I just love food, especially farm-fresh fruits and vegetables. That, and the fact that I have an overly-active imagination.

Between my Grant Farms CSA veggie share and my neighbor who’s out of town and asked me to keep an eye on his tomatoes (invasion of the tomato snatcher), I have a boat-load of these wonderful gems.

Tomatoes are auxiliary verbs. Don’t get me wrong, I love them on their own, but more than any other vegetable (at least at this moment when I have dozens of them rolling around on my counter), they play a “helper” role. An auxiliary verb helps to form the tense and voice of the main verb. Stick with me here. They combine with the main verb (or ingredients) to add texture and meaning to the sentence (or recipe).

See? Tomatoes are auxiliary verbs, they “help” express the richness of the dish. The depth of the sauce. The fullness of color. They bring out the best in basil, tarragon, parsley and oregano.

Those of you who are still reading, thank you for indulging me.

Onward. Here are a few things I’ve been doing with my invasion of tomatoes.

Thawed tomatoes make for great additions to soups, stews and sauces (think auxiliary verb). They can be frozen in a variety of ways, but here’s how I do it. Wash, dry, core and cut the tomatoes into wedges. Place them on a cookie sheet, making sure they aren’t touching each other and stick the cookie sheet in the freezer. Once frozen, place them in several individual freezer bags or containers, date them and put them back in the freezer for later.
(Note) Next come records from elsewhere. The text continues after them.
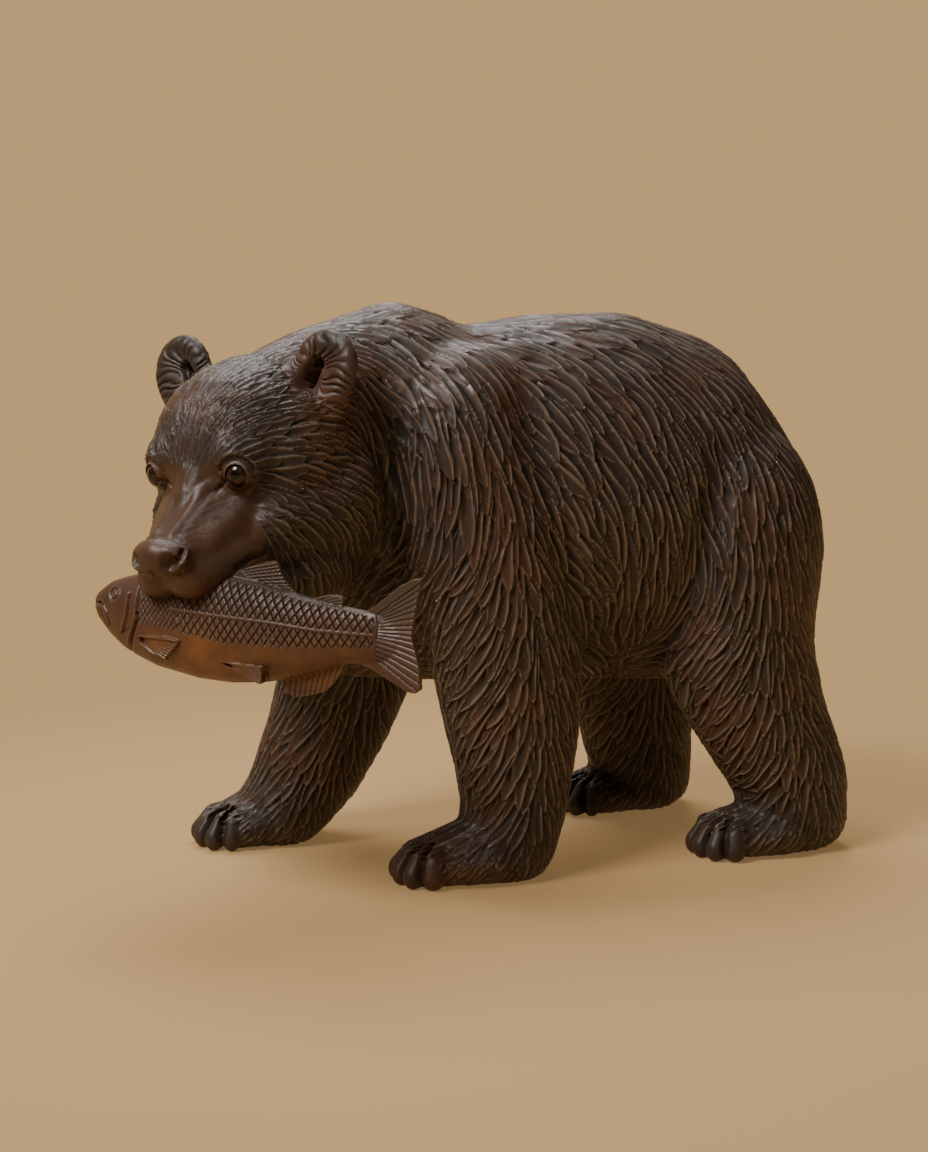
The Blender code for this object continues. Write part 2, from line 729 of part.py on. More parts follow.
def eye(name, side):
    mesh = bpy.data.meshes.new(name)
    form = bmesh.new()
    bmesh.ops.create_uvsphere(form, u_segments=14, v_segments=8, radius=EYE_RADIUS * U)
    turn = eye_gaze(side).to_track_quat("Z", "Y").to_matrix().to_4x4()
    bmesh.ops.transform(form, matrix=Matrix.Translation(eye_place(side) * U) @ turn, verts=form.verts)
    form.to_mesh(mesh)
    form.free()
    return new_object(name, mesh)


def finish_material(obj, name, colour, roughness, coat=0.0):
    material = bpy.data.materials.new(name)
    material.use_nodes = True
    shader = material.node_tree.nodes["Principled BSDF"]
    shader.inputs["Base Color"].default_value = colour
    shader.inputs["Roughness"].default_value = roughness
    shader.inputs["Coat Weight"].default_value = coat
    obj.data.materials.clear()
    obj.data.materials.append(material)


bear = bear_form()
carve_muscles(bear.data)
cut_locks(bear.data, 34.0, 11.5, LOCK_DEPTH, 7)
carve_face(bear.data)
carve_toes(bear.data)
salmon = salmon_form()
flat_soles(bear, 0.0)
decimated(bear, BEAR_FACES, face_and_toes, 14000)
level_soles(bear, 0.7)
decimated(salmon, SALMON_FACES)
eyes = [eye("eye_left", 1), eye("eye_right", -1)]
cut_away(bear, swollen(salmon, "salmon_seat", GAP))
for ball in eyes:
    cut_away(bear, swollen(ball, ball.name + "_seat", GAP))
keep_largest(bear)

# stand the figure on the origin: the middle of its box, on the floor
pieces = [bear, salmon] + eyes
corners = np.concatenate([coordinates(piece.data) for piece in pieces])
low = corners.min(axis=0)
high = corners.max(axis=0)
shift = np.array([-(low[0] + high[0]) / 2, -(low[1] + high[1]) / 2, -low[2]])
for piece in pieces:
    set_coordinates(piece.data, coordinates(piece.data) + shift)
    add_modifier(piece, "TRIANGULATE")
    bake(piece)

finish_material(bear, "bear_wood", (0.052, 0.030, 0.021, 1.0), 0.42)
finish_material(salmon, "salmon_wood", (0.110, 0.050, 0.028, 1.0), 0.40)
finish_material(eyes[0], "eye_gloss", (0.020, 0.010, 0.007, 1.0), 0.10, 0.5)
finish_material(eyes[1], "eye_gloss_right", (0.020, 0.010, 0.007, 1.0), 0.10, 0.5)
for ball in eyes:
    ball.data.polygons.foreach_set("use_smooth", [True] * len(ball.data.polygons))
bpy.context.view_layer.update()
print("shift in steps", [round(float(v), 2) for v in shift])
for piece in pieces:
    print(piece.name, len(piece.data.polygons), [round(v, 4) for v in piece.dimensions])
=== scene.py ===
# %% [markdown]
# # A carved wooden bear with a salmon
#
# The real object is one block of hardwood. A carver roughs out the big masses, rounds them, and
# then cuts the fur with a shallow gouge, thousands of strokes that all follow the lie of the coat.
# The stain pools in the cuts and the wax shines on the ridges between them.
#
# This lesson works in the same order: masses, rounding, muscles, face and paws, fur, and then
# the stain and the wax, with painted shade in the hollows and a painted highlight on the ridges.
# Lengths are in steps: the shoulder hump stands 300 steps high, and one step is `STEP` metres.

# %% Load the frame
import math

import bpy
import numpy as np
from mathutils import Matrix, Vector


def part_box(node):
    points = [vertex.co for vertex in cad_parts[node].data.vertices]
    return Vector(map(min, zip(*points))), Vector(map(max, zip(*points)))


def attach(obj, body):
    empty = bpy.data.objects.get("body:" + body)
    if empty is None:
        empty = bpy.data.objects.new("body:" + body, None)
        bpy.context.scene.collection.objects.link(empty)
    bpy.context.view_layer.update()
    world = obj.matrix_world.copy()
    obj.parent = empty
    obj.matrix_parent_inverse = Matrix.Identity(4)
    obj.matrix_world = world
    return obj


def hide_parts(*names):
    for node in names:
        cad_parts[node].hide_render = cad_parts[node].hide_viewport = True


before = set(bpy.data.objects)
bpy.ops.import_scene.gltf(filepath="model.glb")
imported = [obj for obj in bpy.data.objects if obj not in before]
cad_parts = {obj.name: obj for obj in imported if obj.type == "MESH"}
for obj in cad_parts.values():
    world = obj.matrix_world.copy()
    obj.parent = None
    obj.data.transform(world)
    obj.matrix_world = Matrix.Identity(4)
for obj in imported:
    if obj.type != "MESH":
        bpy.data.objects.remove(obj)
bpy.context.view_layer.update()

STEP = 0.001
SKIN = 0.90
UP = Vector((0.0, 0.0, 1.0))
AXES = (Vector((1.0, 0.0, 0.0)), Vector((0.0, 1.0, 0.0)), UP)

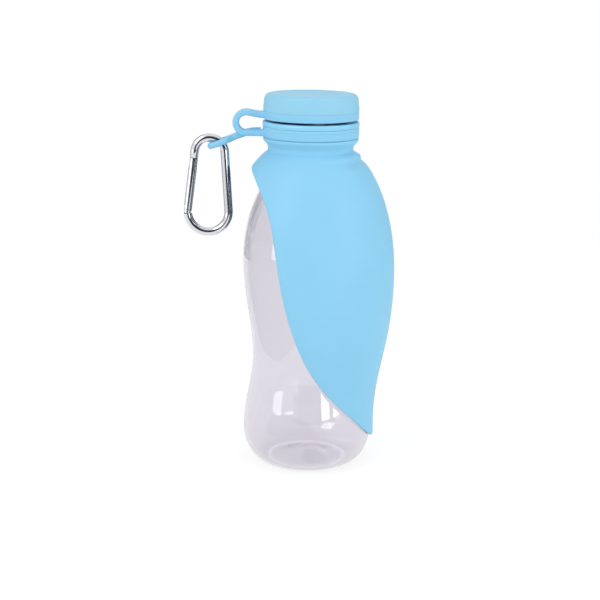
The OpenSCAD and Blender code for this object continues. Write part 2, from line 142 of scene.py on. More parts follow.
class TetherSizes(bpy.types.PropertyGroup):
    band_in: length("Band bore", 24.3, "Inner radius of the band round the collar")
    band_r: length("Band radius", 26.6, "Outer radius of the band")
    band_z: length("Band height", 186.55, "Height of the band's foot above the ground")
    band_h: length("Band width", 5.5, "Height of the band itself")
    ring_in: length("Ring bore", 24.45, "Inner radius of the ring in which the cap turns")
    ring_lip: length("Ring lip bore", 25.35, "Inner radius of the ring's foot")
    ring_r: length("Ring radius", 26.4, "Outer radius of that ring")
    ring_z: length("Ring height", 196.7, "Height of the ring's foot above the ground")
    ring_h: length("Ring width", 3.9, "Height of the ring itself")
    strap_w: length("Strap width", 6.4, "Width of the loop and of the hook strap")
    side: length("Strap offset", 3.7, "Distance of each strap from the middle plane")
    tab_x: length("Tab reach", 28.3, "Distance of the tabs' faces from the axis")
    loop_t: length("Loop thickness", 3.6, "Thickness of the loop")
    loop_low_z: length("Loop's low strand", 188.55, "Height of the loop's lower strand")
    loop_top_z: length("Loop's top strand", 198.6, "Height at which the loop leaves the ring")
    loop_r: length("Loop bend", 5.625, "Radius of the loop's bend")
    loop_x: length("Loop reach", 35.675, "Distance of the loop's bend centre from the axis")
    strap_t: length("Hook strap thickness", 4, "Thickness of the hook strap")
    eye_x: length("Eye reach", 50.2, "Distance of the eye's centre from the axis")
    eye_z: length("Eye height", 182.05, "Height of the eye's centre")
    eye_t: length("Eye thickness", 3.4, "Thickness of the strap at its eye")
    eye_w: length("Eye width", 11.1, "Width of the strap at its eye")
    slot_w: length("Slot width", 5.9, "Width of the eye's slot")
    slot_l: length("Slot length", 9, "Length of the eye's slot")


class CapSizes(bpy.types.PropertyGroup):
    skin_in: length("Skin bore", 24.3, "Inner radius of the soft cover")
    cap_r: length("Cap radius", 26.4, "Outer radius of the cap")
    foot_z: length("Skin foot", 200.85, "Height of the cover's lower edge")
    top_z: length("Cap top", 210.1, "Height of the cap's top")
    under_z: length("Skin underside", 208.1, "Height of the face that lies on the insert's plate")
    edge_r: length("Edge radius", 3, "Radius of the cap's rounded edge")
    dish: length("Dish depth", 0.5, "Depth of the shallow dish in the top")


class HookSizes(bpy.types.PropertyGroup):
    wire_d: length("Rod diameter", 4.8, "Diameter of the hook's rod")
    top_r: length("Top bend", 8.4, "Radius of the top bend, to the rod's centre")
    top_x: length("Top bend reach", 56.191, "Distance of the top bend's centre from the axis")
    top_z: length("Top bend height", 176.162, "Height of the top bend's centre")
    low_r: length("Low bend", 11.5, "Radius of the low bend, to the rod's centre")
    low_x: length("Low bend reach", 57.141, "Distance of the low bend's centre from the axis")
    low_z: length("Low bend height", 142.862, "Height of the low bend's centre")
    nose_l: length("Nose length", 4, "Straight length of the nose above the gate")
    tongue_t: length("Tongue thickness", 1.8, "Thickness of the tongue and of the heel")


class Finishes(bpy.types.PropertyGroup):
    silicone: paint("Silicone", "91D2F2", "Light blue of the moulded silicone")
    cap: paint("Cap", "97D3EE", "Blue of the cap's soft cover")
    collar: paint("Collar", "93D8FA", "Blue of the hard collar and insert")
    seal: paint("Seal", "E9EBEC", "Off-white of the seal")
    pet: paint("Clear bottle", "E2DEEA", "Tint of the clear bottle's walls")
    metal: paint("Hook", "DCDDE2", "Polished aluminium of the hook")
    steel: paint("Pins", "A9ABB0", "Plain steel of the pins and the spring")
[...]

All-purpose blended tomato sauce (which I froze in separate containers)
Once again, this is a “launching pad” recipe which was created according to what I received in my CSA share on Monday. Adjust accordingly and be creative.
what you need (be creative)
8 tomatoes, washed, cored and quartered (cut off funky spots)
6 cloves garlic, chopped in chunks
2 carrots, washed and cut in chunks
1 cup chopped squash (skins included)
1/2 onion, chopped in chunks
basil, parsley and oregano
fresh ground black pepper and sea salt to taste
* chop the veggies enough so they work in the blender

All of these ingredients, except the garlic and oregano were in my CSA box. I’m simply trying to use what I can and save the rest for later. This is a “save the rest” recipe. The basil and parsley were fresh from the farm, the oregano was dried.

what you do
Blend the tomatoes in a food processor or blender until half-way pureed. Not totally pulverized, keep some chunky stuff in there. Pour most of it into a large pot. Retain some of the tomato sauce in the blender so the rest of the ingredients have some liquid to blend with. Add the other ingredients slowly and blend well. Pour this into the pot and cook on low for an hour or so to thicken it and meld the flavors together. Season with fresh ground pepper and sea salt. Let cool, pour into individual freezer containers, write the date and what it is on the container and freeze it for later. You can also freeze some of this in small ziplock freezer bags for adding to stews and soups. A cup or so of this sauce added to a soup or stew made with vegetable, chicken or beef stock is absolutely wonderful.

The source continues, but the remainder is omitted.